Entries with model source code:
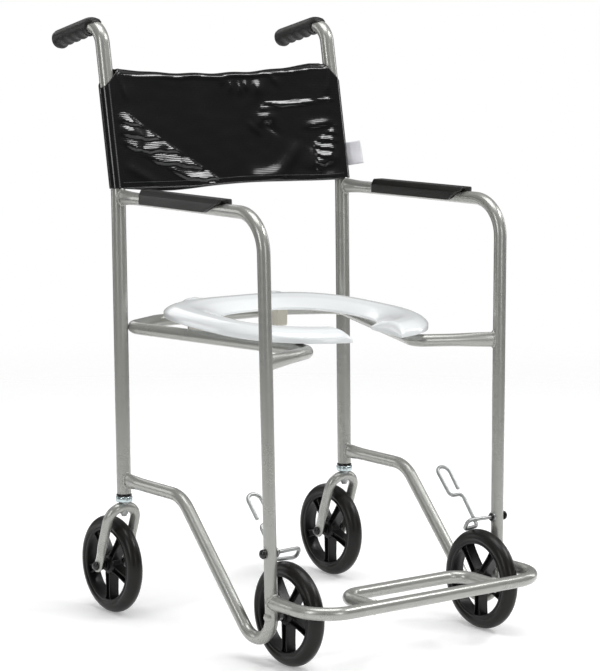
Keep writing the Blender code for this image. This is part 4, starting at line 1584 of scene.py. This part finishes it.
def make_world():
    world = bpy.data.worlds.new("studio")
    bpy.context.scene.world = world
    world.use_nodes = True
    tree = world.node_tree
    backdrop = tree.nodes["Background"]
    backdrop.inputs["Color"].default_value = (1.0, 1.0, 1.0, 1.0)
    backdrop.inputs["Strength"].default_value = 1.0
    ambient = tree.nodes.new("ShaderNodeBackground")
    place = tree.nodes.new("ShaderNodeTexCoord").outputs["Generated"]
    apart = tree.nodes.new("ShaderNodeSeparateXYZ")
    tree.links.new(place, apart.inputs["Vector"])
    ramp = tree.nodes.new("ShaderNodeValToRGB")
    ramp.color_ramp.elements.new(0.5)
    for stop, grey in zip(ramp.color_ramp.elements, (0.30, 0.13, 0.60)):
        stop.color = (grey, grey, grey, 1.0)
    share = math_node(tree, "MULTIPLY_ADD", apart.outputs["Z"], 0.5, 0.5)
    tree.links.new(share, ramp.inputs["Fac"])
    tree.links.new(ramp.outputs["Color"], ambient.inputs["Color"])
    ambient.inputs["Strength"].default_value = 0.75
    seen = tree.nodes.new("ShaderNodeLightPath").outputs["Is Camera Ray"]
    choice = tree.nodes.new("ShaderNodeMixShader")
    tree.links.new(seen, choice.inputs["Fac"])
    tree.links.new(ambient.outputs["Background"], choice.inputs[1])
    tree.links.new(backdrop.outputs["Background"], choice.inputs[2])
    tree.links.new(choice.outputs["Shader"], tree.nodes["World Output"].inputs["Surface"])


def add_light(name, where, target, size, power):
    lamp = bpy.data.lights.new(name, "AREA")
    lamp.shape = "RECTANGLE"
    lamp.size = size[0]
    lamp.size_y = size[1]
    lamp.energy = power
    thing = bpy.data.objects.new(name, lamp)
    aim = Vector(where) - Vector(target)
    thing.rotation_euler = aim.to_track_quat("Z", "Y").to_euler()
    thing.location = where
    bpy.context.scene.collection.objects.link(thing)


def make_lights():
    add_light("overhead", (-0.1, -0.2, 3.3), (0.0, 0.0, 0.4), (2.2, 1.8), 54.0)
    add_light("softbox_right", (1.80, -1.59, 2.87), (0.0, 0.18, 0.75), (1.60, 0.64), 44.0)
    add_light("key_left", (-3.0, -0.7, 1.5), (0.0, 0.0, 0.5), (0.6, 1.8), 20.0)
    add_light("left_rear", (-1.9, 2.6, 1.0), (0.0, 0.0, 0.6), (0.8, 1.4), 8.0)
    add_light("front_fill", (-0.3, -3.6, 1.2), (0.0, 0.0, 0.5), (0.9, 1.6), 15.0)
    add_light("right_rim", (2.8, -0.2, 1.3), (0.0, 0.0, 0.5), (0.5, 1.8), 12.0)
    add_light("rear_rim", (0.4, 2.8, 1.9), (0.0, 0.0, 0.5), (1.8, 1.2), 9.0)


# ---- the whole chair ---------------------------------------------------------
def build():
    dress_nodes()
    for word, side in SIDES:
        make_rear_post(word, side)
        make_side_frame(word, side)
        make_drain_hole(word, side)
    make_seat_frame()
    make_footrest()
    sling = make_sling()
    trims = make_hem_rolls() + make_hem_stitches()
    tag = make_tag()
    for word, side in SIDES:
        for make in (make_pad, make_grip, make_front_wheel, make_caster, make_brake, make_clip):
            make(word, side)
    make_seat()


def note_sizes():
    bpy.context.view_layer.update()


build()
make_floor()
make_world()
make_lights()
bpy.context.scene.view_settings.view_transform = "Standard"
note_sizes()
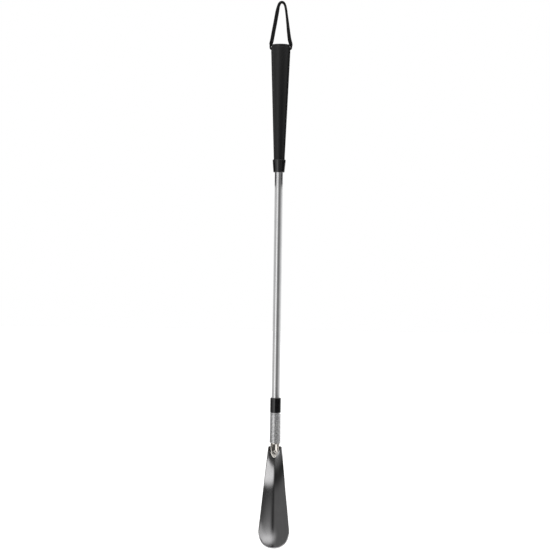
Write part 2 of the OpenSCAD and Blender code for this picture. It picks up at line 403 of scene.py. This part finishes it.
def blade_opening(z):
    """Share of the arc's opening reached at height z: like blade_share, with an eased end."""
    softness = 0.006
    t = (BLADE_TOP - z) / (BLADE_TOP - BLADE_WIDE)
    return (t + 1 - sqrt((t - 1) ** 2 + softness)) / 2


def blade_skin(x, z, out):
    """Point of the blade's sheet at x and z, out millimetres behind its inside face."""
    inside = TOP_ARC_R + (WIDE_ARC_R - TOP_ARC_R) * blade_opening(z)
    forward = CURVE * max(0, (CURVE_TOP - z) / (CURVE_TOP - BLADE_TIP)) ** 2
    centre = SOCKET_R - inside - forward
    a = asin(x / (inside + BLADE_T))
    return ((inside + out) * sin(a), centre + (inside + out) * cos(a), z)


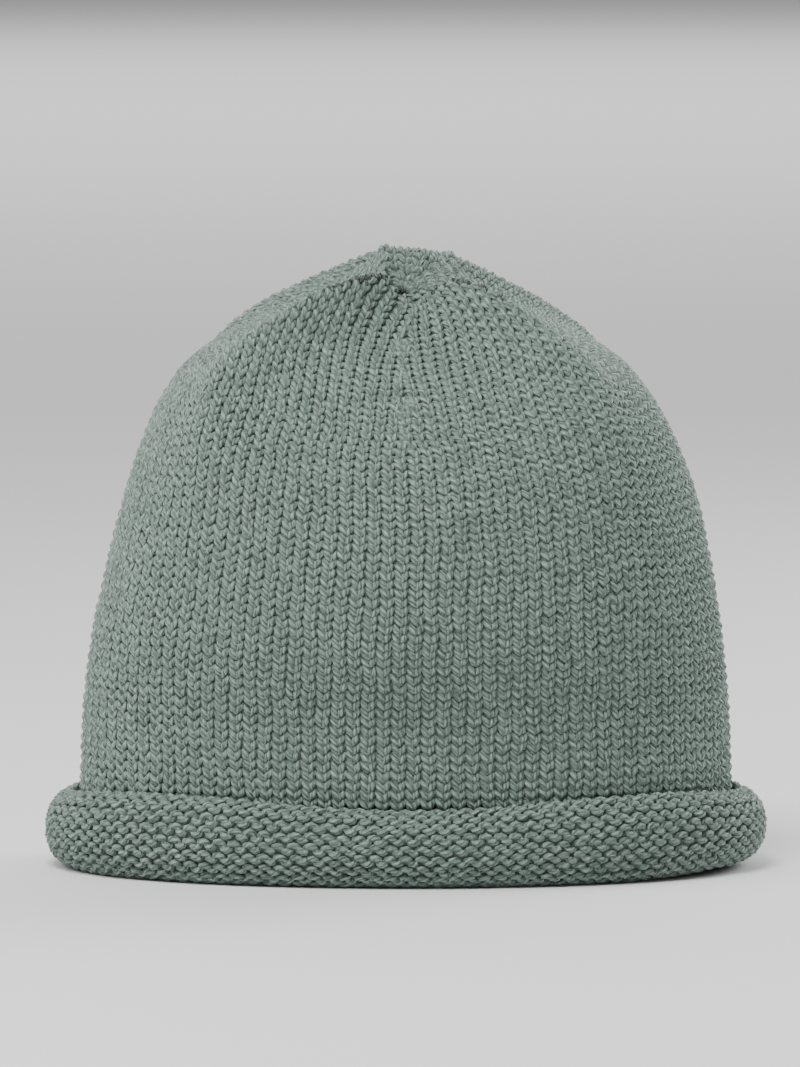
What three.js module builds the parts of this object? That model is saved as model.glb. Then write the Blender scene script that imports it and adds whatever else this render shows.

-- Requirements --
Return all of the entries exactly as written.

-- Exercise solution --
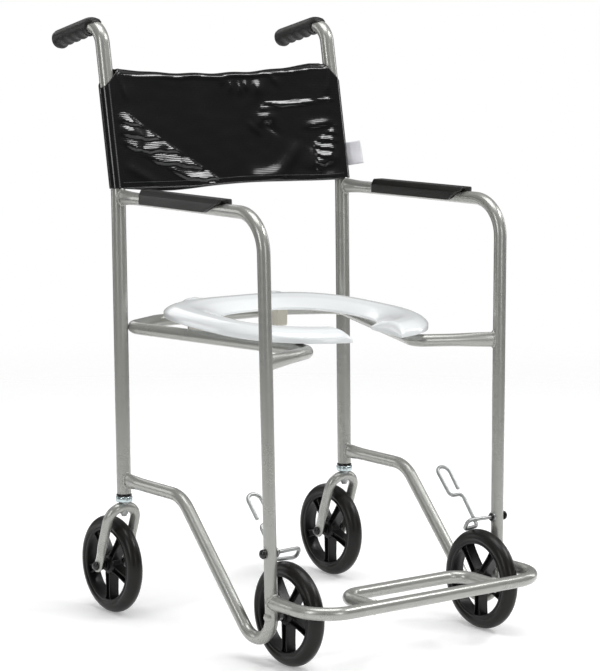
Keep writing the Blender code for this image. This is part 4, starting at line 1584 of scene.py. This part finishes it.
def make_world():
    world = bpy.data.worlds.new("studio")
    bpy.context.scene.world = world
    world.use_nodes = True
    tree = world.node_tree
    backdrop = tree.nodes["Background"]
    backdrop.inputs["Color"].default_value = (1.0, 1.0, 1.0, 1.0)
    backdrop.inputs["Strength"].default_value = 1.0
    ambient = tree.nodes.new("ShaderNodeBackground")
    place = tree.nodes.new("ShaderNodeTexCoord").outputs["Generated"]
    apart = tree.nodes.new("ShaderNodeSeparateXYZ")
    tree.links.new(place, apart.inputs["Vector"])
    ramp = tree.nodes.new("ShaderNodeValToRGB")
    ramp.color_ramp.elements.new(0.5)
    for stop, grey in zip(ramp.color_ramp.elements, (0.30, 0.13, 0.60)):
        stop.color = (grey, grey, grey, 1.0)
    share = math_node(tree, "MULTIPLY_ADD", apart.outputs["Z"], 0.5, 0.5)
    tree.links.new(share, ramp.inputs["Fac"])
    tree.links.new(ramp.outputs["Color"], ambient.inputs["Color"])
    ambient.inputs["Strength"].default_value = 0.75
    seen = tree.nodes.new("ShaderNodeLightPath").outputs["Is Camera Ray"]
    choice = tree.nodes.new("ShaderNodeMixShader")
    tree.links.new(seen, choice.inputs["Fac"])
    tree.links.new(ambient.outputs["Background"], choice.inputs[1])
    tree.links.new(backdrop.outputs["Background"], choice.inputs[2])
    tree.links.new(choice.outputs["Shader"], tree.nodes["World Output"].inputs["Surface"])


def add_light(name, where, target, size, power):
    lamp = bpy.data.lights.new(name, "AREA")
    lamp.shape = "RECTANGLE"
    lamp.size = size[0]
    lamp.size_y = size[1]
    lamp.energy = power
    thing = bpy.data.objects.new(name, lamp)
    aim = Vector(where) - Vector(target)
    thing.rotation_euler = aim.to_track_quat("Z", "Y").to_euler()
    thing.location = where
    bpy.context.scene.collection.objects.link(thing)


def make_lights():
    add_light("overhead", (-0.1, -0.2, 3.3), (0.0, 0.0, 0.4), (2.2, 1.8), 54.0)
    add_light("softbox_right", (1.80, -1.59, 2.87), (0.0, 0.18, 0.75), (1.60, 0.64), 44.0)
    add_light("key_left", (-3.0, -0.7, 1.5), (0.0, 0.0, 0.5), (0.6, 1.8), 20.0)
    add_light("left_rear", (-1.9, 2.6, 1.0), (0.0, 0.0, 0.6), (0.8, 1.4), 8.0)
    add_light("front_fill", (-0.3, -3.6, 1.2), (0.0, 0.0, 0.5), (0.9, 1.6), 15.0)
    add_light("right_rim", (2.8, -0.2, 1.3), (0.0, 0.0, 0.5), (0.5, 1.8), 12.0)
    add_light("rear_rim", (0.4, 2.8, 1.9), (0.0, 0.0, 0.5), (1.8, 1.2), 9.0)


# ---- the whole chair ---------------------------------------------------------
def build():
    dress_nodes()
    for word, side in SIDES:
        make_rear_post(word, side)
        make_side_frame(word, side)
        make_drain_hole(word, side)
    make_seat_frame()
    make_footrest()
    sling = make_sling()
    trims = make_hem_rolls() + make_hem_stitches()
    tag = make_tag()
    for word, side in SIDES:
        for make in (make_pad, make_grip, make_front_wheel, make_caster, make_brake, make_clip):
            make(word, side)
    make_seat()


def note_sizes():
    bpy.context.view_layer.update()


build()
make_floor()
make_world()
make_lights()
bpy.context.scene.view_settings.view_transform = "Standard"
note_sizes()
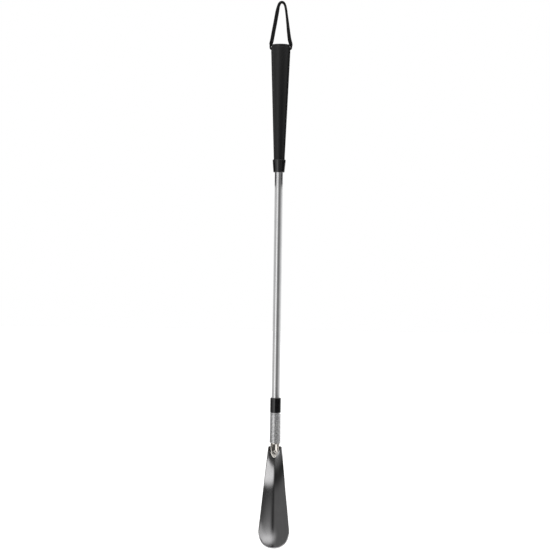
Write part 2 of the OpenSCAD and Blender code for this picture. It picks up at line 403 of scene.py. This part finishes it.
def blade_opening(z):
    """Share of the arc's opening reached at height z: like blade_share, with an eased end."""
    softness = 0.006
    t = (BLADE_TOP - z) / (BLADE_TOP - BLADE_WIDE)
    return (t + 1 - sqrt((t - 1) ** 2 + softness)) / 2


def blade_skin(x, z, out):
    """Point of the blade's sheet at x and z, out millimetres behind its inside face."""
    inside = TOP_ARC_R + (WIDE_ARC_R - TOP_ARC_R) * blade_opening(z)
    forward = CURVE * max(0, (CURVE_TOP - z) / (CURVE_TOP - BLADE_TIP)) ** 2
    centre = SOCKET_R - inside - forward
    a = asin(x / (inside + BLADE_T))
    return ((inside + out) * sin(a), centre + (inside + out) * cos(a), z)


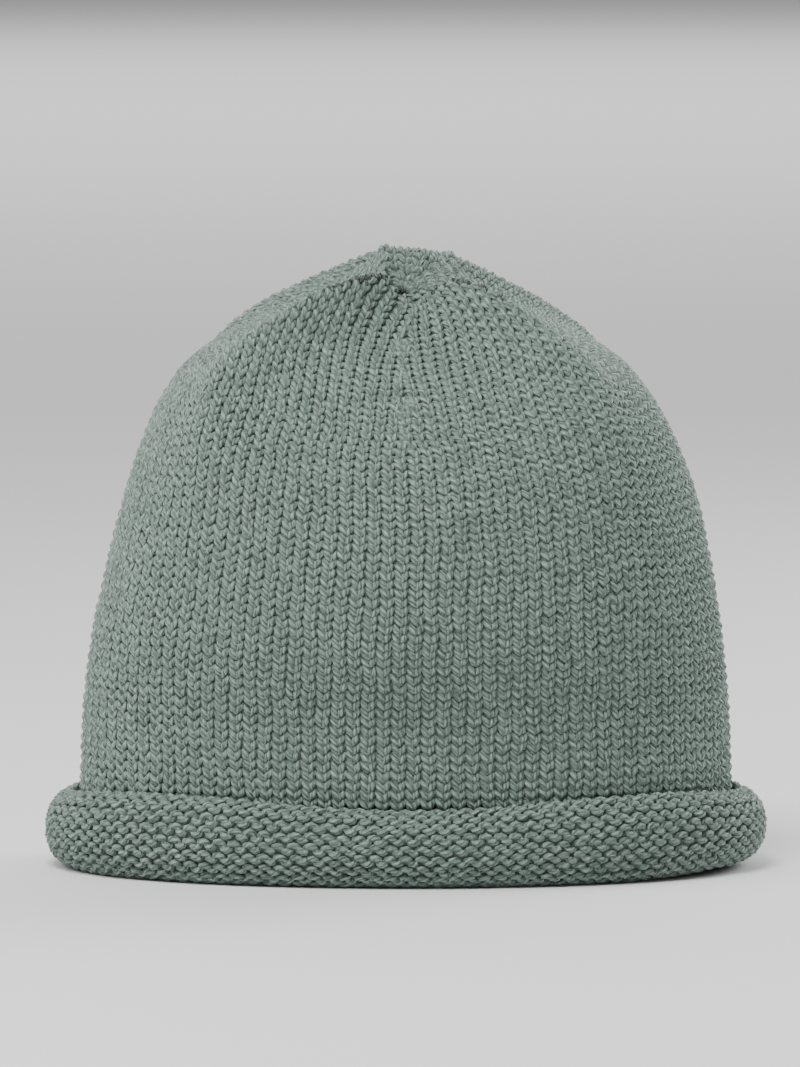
What three.js module builds the parts of this object? That model is saved as model.glb. Then write the Blender scene script that imports it and adds whatever else this render shows.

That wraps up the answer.